— start Data excerpt —
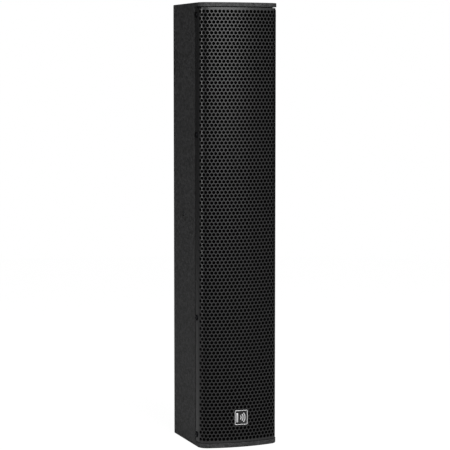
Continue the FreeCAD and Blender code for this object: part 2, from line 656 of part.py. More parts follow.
def flare(mouth_x, mouth_z, throat, start, end):
    """A tapering passage between two rectangles, widening faster towards its mouth."""
    sections = []
    for k in range(FLARE_SECTIONS + 1):
        share = k / FLARE_SECTIONS
        ease = (1.0 - share) ** FLARE_POWER
        hx = throat + (mouth_x - throat) * ease
        hz = throat + (mouth_z - throat) * ease
        y = FRONT + start + (end - start) * share
        corners = [Vector(-hx, y, HORN_Z - hz), Vector(hx, y, HORN_Z - hz),
                   Vector(hx, y, HORN_Z + hz), Vector(-hx, y, HORN_Z + hz)]
        sections.append(Part.makePolygon(corners + corners[:1]))
    return Part.makeLoft(sections, True, True)


def make_horn():
    """Moulded horn: flange, flared shell and the round seat of its compression driver."""
    face = BAFFLE_DEPTH
    flange_face = face - HORN_FLANGE
    end = face + HORN_LENGTH
    mouth_x = HORN_WIDTH / 2.0 - HORN_MARGIN
    mouth_z = HORN_HEIGHT / 2.0 - HORN_MARGIN
    passage = flare(mouth_x, mouth_z, THROAT, flange_face, end)
    shell = flare(mouth_x + HORN_WALL, mouth_z + HORN_WALL, THROAT + HORN_WALL, face, end)
    flange = rounded_block(HORN_WIDTH, HORN_HEIGHT, HORN_Z, flange_face, face, HORN_CORNER)
    neck = rod(HF_RADIUS - HORN_NECK_INSET, end - HORN_NECK, HORN_NECK, 0, HORN_Z)
    horn = flange.fuse([shell, neck]).cut(passage)
    for x, z in horn_screw_places():
        horn = horn.cut(rod(WOOD_SCREW_SHANK + SCREW_CLEARANCE, flange_face - PAST,
                            HORN_FLANGE + 2 * PAST, x, z))
    return horn


def make_hf_magnet():
    """Magnet of the compression driver, with the coil groove in its back face."""
    start = BAFFLE_DEPTH + HORN_LENGTH
    end = start + HF_MAGNET
    inner = HF_COIL_RADIUS - COIL_GAP
    outer = HF_COIL_RADIUS + FORMER_WALL + COIL_GAP
    return turned([(THROAT, start), (HF_RADIUS, start), (HF_RADIUS, end), (outer, end),
                   (outer, end - HF_GROOVE), (inner, end - HF_GROOVE), (inner, end), (THROAT, end)], HORN_Z)


def make_hf_diaphragm():
    """Domed diaphragm with its coil former in one turned piece."""
    end = BAFFLE_DEPTH + HORN_LENGTH + HF_MAGNET
    tip = end - HF_FORMER_REACH
    seat = end + DIAPHRAGM_LIFT
    inner = HF_COIL_RADIUS
    rim = inner + FORMER_WALL
    edge = rim + DIAPHRAGM_RIM
    back = seat + DIAPHRAGM_FOIL
    top = back + DIAPHRAGM_RISE
    under = top - DIAPHRAGM_FOIL
    return turned([(inner, tip), (rim, tip), (rim, seat), (edge, seat), (edge, back), (rim, back),
                   dome_middle(rim, back, top), (0.0, top), (0.0, under),
                   dome_middle(inner, seat, under), (inner, seat)], HORN_Z)


def make_hf_cover():
    """Cup over the back of the compression driver."""
    start = BAFFLE_DEPTH + HORN_LENGTH + HF_MAGNET
    end = start + HF_COVER
    outer = HF_RADIUS - HF_COVER_INSET
    inner = outer - HF_COVER_WALL
    return turned([(inner, start), (outer, start), (outer, end), (0.0, end),
                   (0.0, end - HF_COVER_WALL), (inner, end - HF_COVER_WALL)], HORN_Z)


# ---------------------------------------------------------------- ports
def port_screw_places():
    return [(side * PORT_SCREW_X, z) for z in PORT_Z.values() for side in (-1, 1)]


def make_port(z):
    """Reflex port: a tube with a round flange and a quarter-round mouth."""
    face = BAFFLE_DEPTH
    bore = PORT_RADIUS
    tube = bore + PORT_WALL
    end = face + PORT_LENGTH
    half_turn = PORT_FLANGE * math.sqrt(0.5)
    mouth = (bore + PORT_FLANGE - half_turn, face - half_turn, "via")
    port = turned([(bore + PORT_FLANGE, face - PORT_FLANGE), (PORT_FLANGE_RADIUS, face - PORT_FLANGE),
                   (PORT_FLANGE_RADIUS, face), (tube, face), (tube, end), (bore, end), (bore, face),
                   mouth], z)
    for side in (-1, 1):
        port = port.cut(rod(SMALL_SCREW_SHANK + SCREW_CLEARANCE, face - PORT_FLANGE - PAST,
                            PORT_FLANGE + 2 * PAST, side * PORT_SCREW_X, z))
    return port


def make_port_screws():
    face = BAFFLE_DEPTH - PORT_FLANGE
    screws = []
    for x, z in port_screw_places():
        head = rod(PORT_SCREW_HEAD, face - PORT_SCREW_HEAD_THICK, PORT_SCREW_HEAD_THICK, x, z)
        screws.append(head.fuse(rod(SMALL_SCREW_SHANK, face, PORT_SCREW_LENGTH, x, z)).removeSplitter())
    return Part.makeCompound(screws)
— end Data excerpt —
▶ Task objective
Only the lines from the opening of the material through the line with "return Part.makeLoft(sections, True, True)" should be echoed, exactly as written.

▶ Complete response
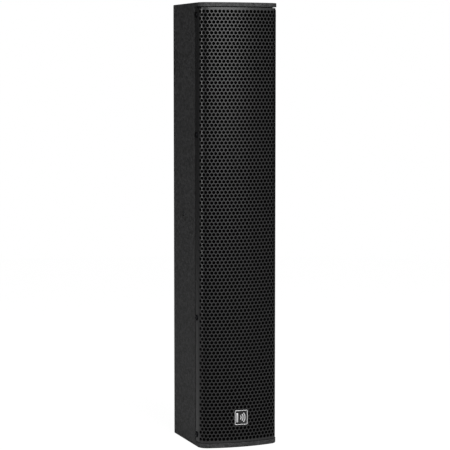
Continue the FreeCAD and Blender code for this object: part 2, from line 656 of part.py. More parts follow.
def flare(mouth_x, mouth_z, throat, start, end):
    """A tapering passage between two rectangles, widening faster towards its mouth."""
    sections = []
    for k in range(FLARE_SECTIONS + 1):
        share = k / FLARE_SECTIONS
        ease = (1.0 - share) ** FLARE_POWER
        hx = throat + (mouth_x - throat) * ease
        hz = throat + (mouth_z - throat) * ease
        y = FRONT + start + (end - start) * share
        corners = [Vector(-hx, y, HORN_Z - hz), Vector(hx, y, HORN_Z - hz),
                   Vector(hx, y, HORN_Z + hz), Vector(-hx, y, HORN_Z + hz)]
        sections.append(Part.makePolygon(corners + corners[:1]))
    return Part.makeLoft(sections, True, True)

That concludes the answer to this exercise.